• [YOUR GOAL]: Will you give every entry again exactly as it stands?
-----
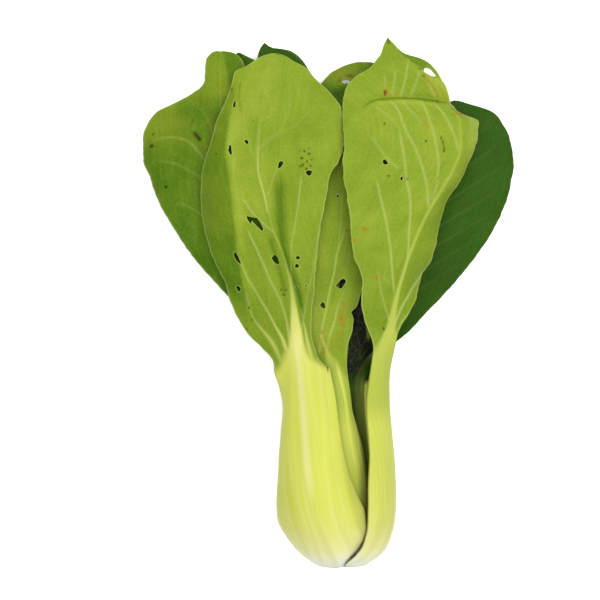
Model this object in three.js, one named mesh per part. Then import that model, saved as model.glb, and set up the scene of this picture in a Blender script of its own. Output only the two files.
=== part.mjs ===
// One head of bok choy, cut at the root and lying on its back on a flat surface.
//
// Millimetres. +Y runs from the cut root to the leaf tips, +Z is up, and +X is to the right for a
// viewer who looks down with the leaf tips at the top. The origin is the middle of the small flat
// spot that the thickest part of the head rests on.
//
// Every leaf is one closed solid: a thick cupped stalk that turns into a thin blade. The stalks nest
// round the head's axis. The blades lie on each other in two flattened stacks, one that faces up and
// one that lies on the surface.
import * as THREE from "three";

// Driving dimensions of the head.
const BULB_RADIUS = 28; // at its thickest, where the stalks overlap
const BULB_STATION = 30; // how far the thickest part is from the cut root
const NECK_STATION = 90; // where the stalks end and the blades begin
const AXIS_HEIGHT = 26.8; // a little less than the bulb's radius, which makes the flat spot under it
const GAP = 0.5; // least air between two leaves where they nest
const BLADE_GAP = 1.0; // least air between two blades in a stack
const DIVERGENCE = 137.5; // degrees round the stem from one leaf to the next younger one
const FIRST_BEARING = 78; // of the oldest leaf, from straight up towards +X

const radians = (degrees) => (degrees * Math.PI) / 180;
const mix = (a, b, share) => a + (b - a) * share;
const clamp = (x, low, high) => Math.min(Math.max(x, low), high);
const smoothStep = (low, high, x) => {
  const t = clamp((x - low) / (high - low), 0, 1);
  return t * t * (3 - 2 * t);
};

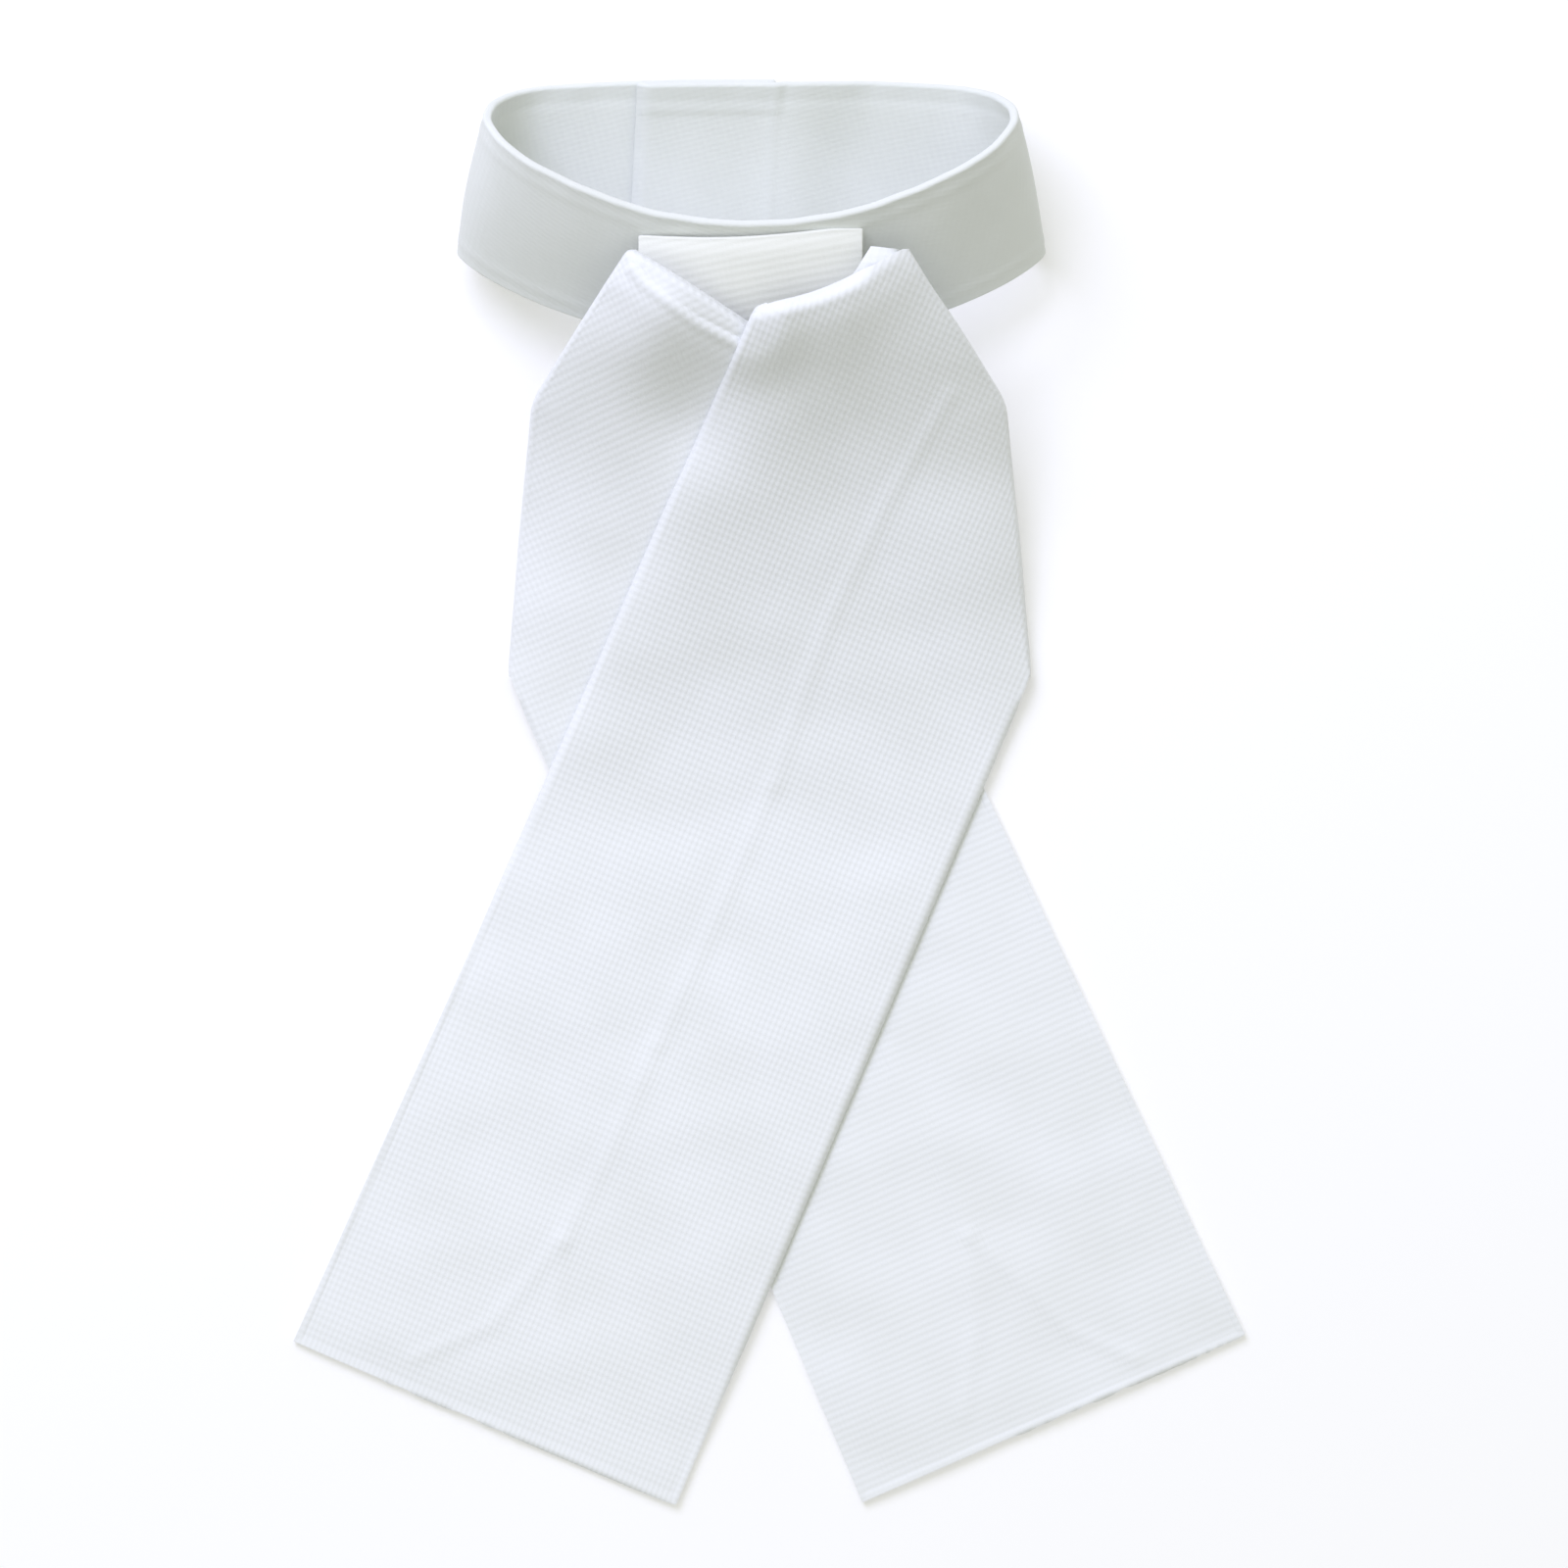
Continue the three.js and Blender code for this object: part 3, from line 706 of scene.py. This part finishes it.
class Tail:
    """Shape of one tail. up is the direction in plan that its length runs in, towards the top."""

    def __init__(self, rows, front_offset, ridges):
        self.rows = rows
        self.front_offset = front_offset
        self.ridges = ridges
        self.side = math.copysign(1, rows[0].outer_x)
        outer = np.array(side_of(rows, "outer"))
        steps = np.hypot(*np.diff(outer, axis=0).T)
        self.marks = np.concatenate([[0], np.cumsum(steps)])
        self.flap_end = self.marks[-2]
        self.length = self.marks[-1]
        down = (outer[-1] - outer[-2]) / steps[-1]
        self.up = -down
        self.right = np.array([self.up[1], -self.up[0]])

    def column(self, name, at):
        """One column of the table at distances along the outer side, with its corners softened."""
        values = [getattr(row, name) for row in self.rows]
        reach = np.minimum(CORNER_SOFTNESS, np.minimum(at, self.length - at))
        shifts = np.linspace(-1, 1, CORNER_SAMPLES)
        return np.mean([np.interp(at + shift * reach, self.marks, values) for shift in shifts], axis=0)

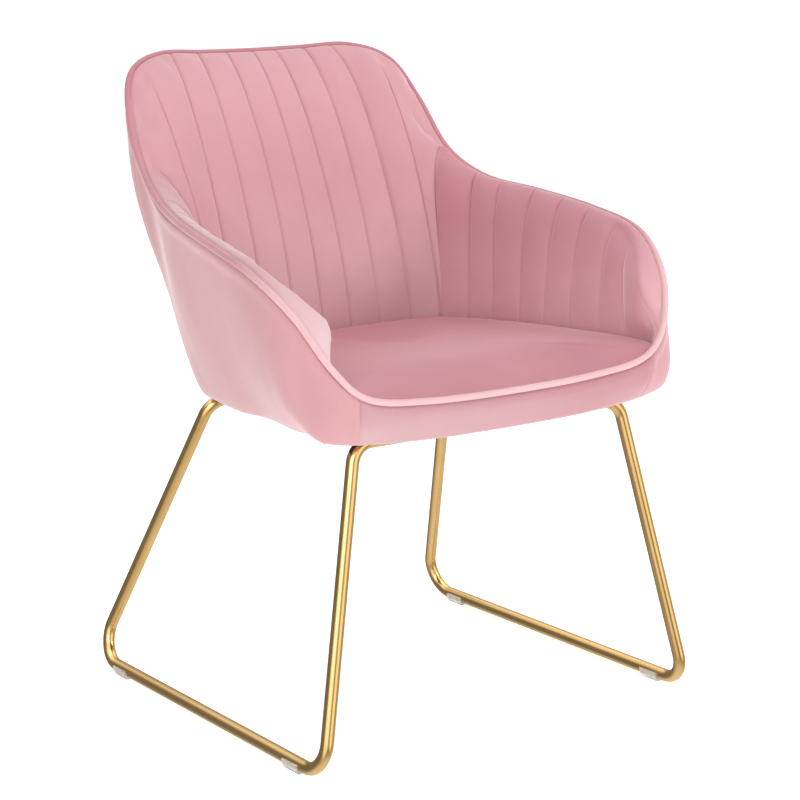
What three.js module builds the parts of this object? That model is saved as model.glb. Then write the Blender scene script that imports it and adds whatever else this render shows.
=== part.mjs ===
-----
• [SOLUTION TO THIS EXERCISE]:
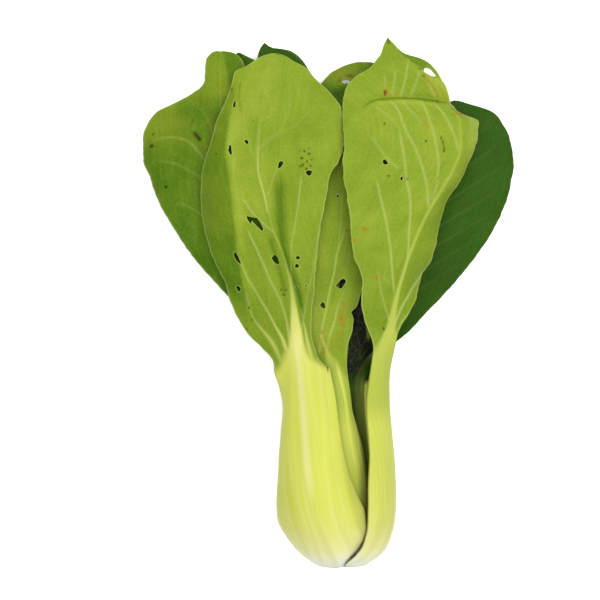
Model this object in three.js, one named mesh per part. Then import that model, saved as model.glb, and set up the scene of this picture in a Blender script of its own. Output only the two files.
=== part.mjs ===
// One head of bok choy, cut at the root and lying on its back on a flat surface.
//
// Millimetres. +Y runs from the cut root to the leaf tips, +Z is up, and +X is to the right for a
// viewer who looks down with the leaf tips at the top. The origin is the middle of the small flat
// spot that the thickest part of the head rests on.
//
// Every leaf is one closed solid: a thick cupped stalk that turns into a thin blade. The stalks nest
// round the head's axis. The blades lie on each other in two flattened stacks, one that faces up and
// one that lies on the surface.
import * as THREE from "three";

// Driving dimensions of the head.
const BULB_RADIUS = 28; // at its thickest, where the stalks overlap
const BULB_STATION = 30; // how far the thickest part is from the cut root
const NECK_STATION = 90; // where the stalks end and the blades begin
const AXIS_HEIGHT = 26.8; // a little less than the bulb's radius, which makes the flat spot under it
const GAP = 0.5; // least air between two leaves where they nest
const BLADE_GAP = 1.0; // least air between two blades in a stack
const DIVERGENCE = 137.5; // degrees round the stem from one leaf to the next younger one
const FIRST_BEARING = 78; // of the oldest leaf, from straight up towards +X

const radians = (degrees) => (degrees * Math.PI) / 180;
const mix = (a, b, share) => a + (b - a) * share;
const clamp = (x, low, high) => Math.min(Math.max(x, low), high);
const smoothStep = (low, high, x) => {
  const t = clamp((x - low) / (high - low), 0, 1);
  return t * t * (3 - 2 * t);
};

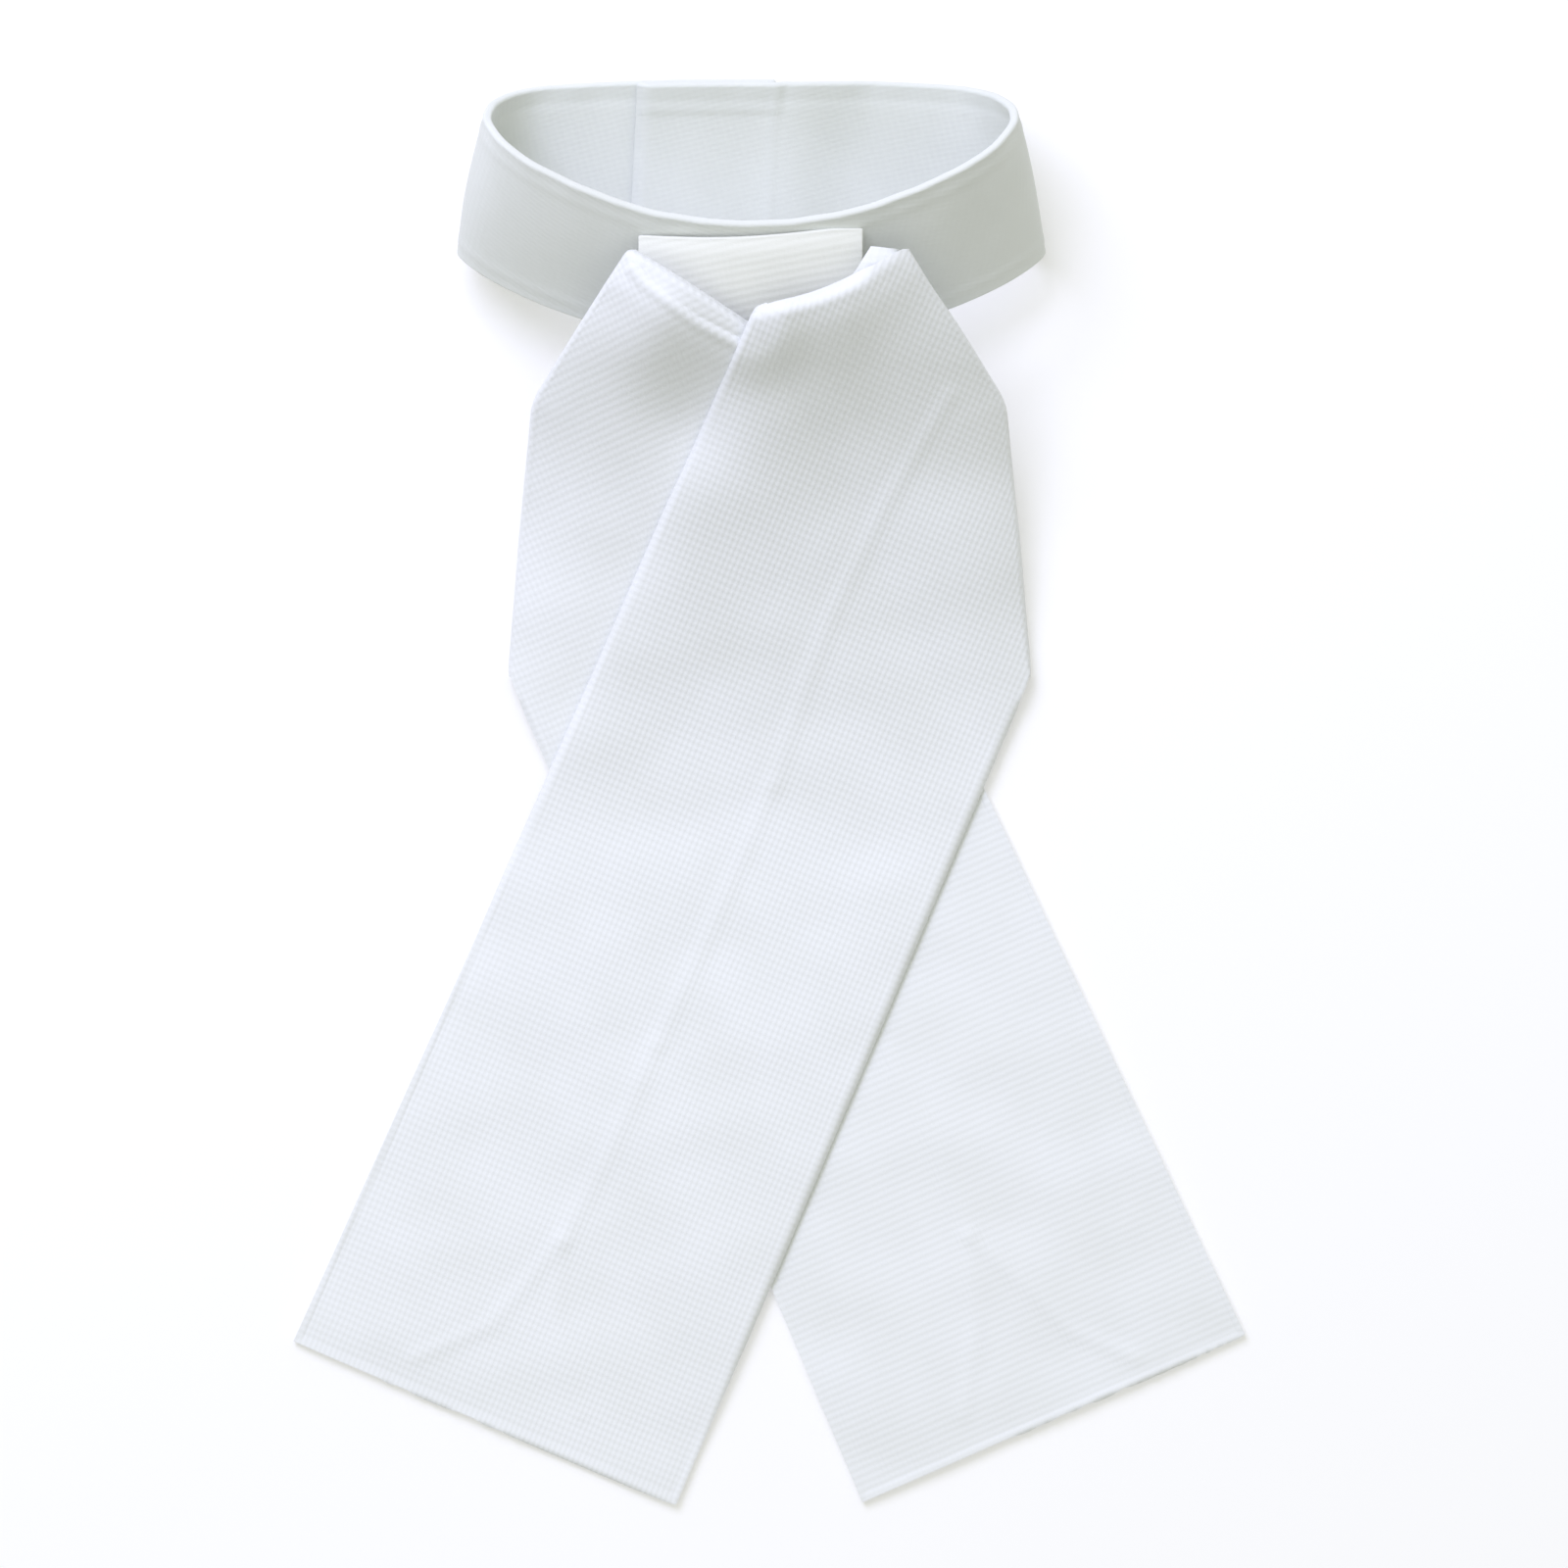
Continue the three.js and Blender code for this object: part 3, from line 706 of scene.py. This part finishes it.
class Tail:
    """Shape of one tail. up is the direction in plan that its length runs in, towards the top."""

    def __init__(self, rows, front_offset, ridges):
        self.rows = rows
        self.front_offset = front_offset
        self.ridges = ridges
        self.side = math.copysign(1, rows[0].outer_x)
        outer = np.array(side_of(rows, "outer"))
        steps = np.hypot(*np.diff(outer, axis=0).T)
        self.marks = np.concatenate([[0], np.cumsum(steps)])
        self.flap_end = self.marks[-2]
        self.length = self.marks[-1]
        down = (outer[-1] - outer[-2]) / steps[-1]
        self.up = -down
        self.right = np.array([self.up[1], -self.up[0]])

    def column(self, name, at):
        """One column of the table at distances along the outer side, with its corners softened."""
        values = [getattr(row, name) for row in self.rows]
        reach = np.minimum(CORNER_SOFTNESS, np.minimum(at, self.length - at))
        shifts = np.linspace(-1, 1, CORNER_SAMPLES)
        return np.mean([np.interp(at + shift * reach, self.marks, values) for shift in shifts], axis=0)

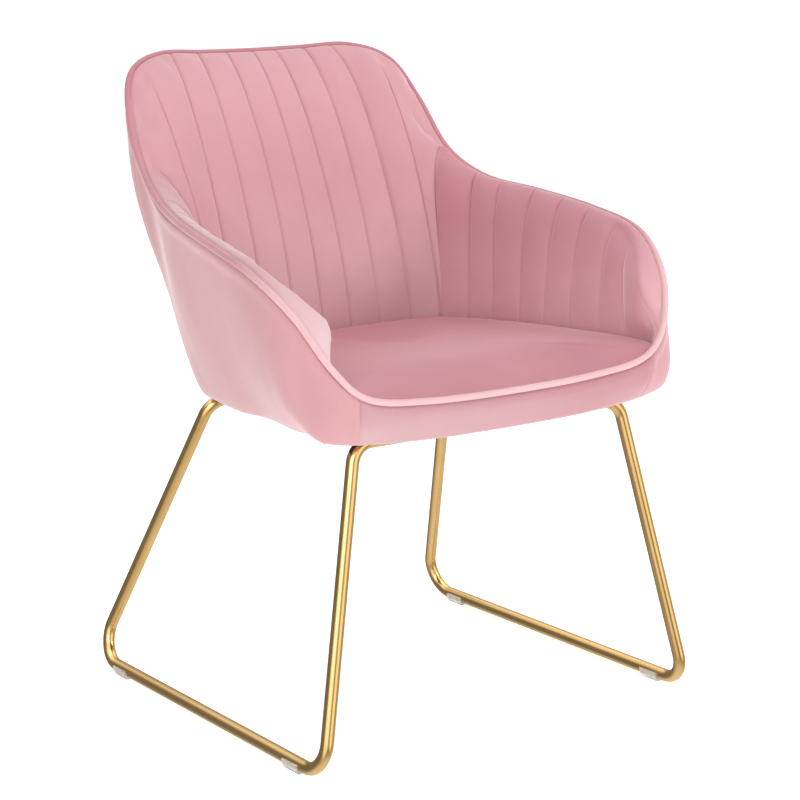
What three.js module builds the parts of this object? That model is saved as model.glb. Then write the Blender scene script that imports it and adds whatever else this render shows.
=== part.mjs ===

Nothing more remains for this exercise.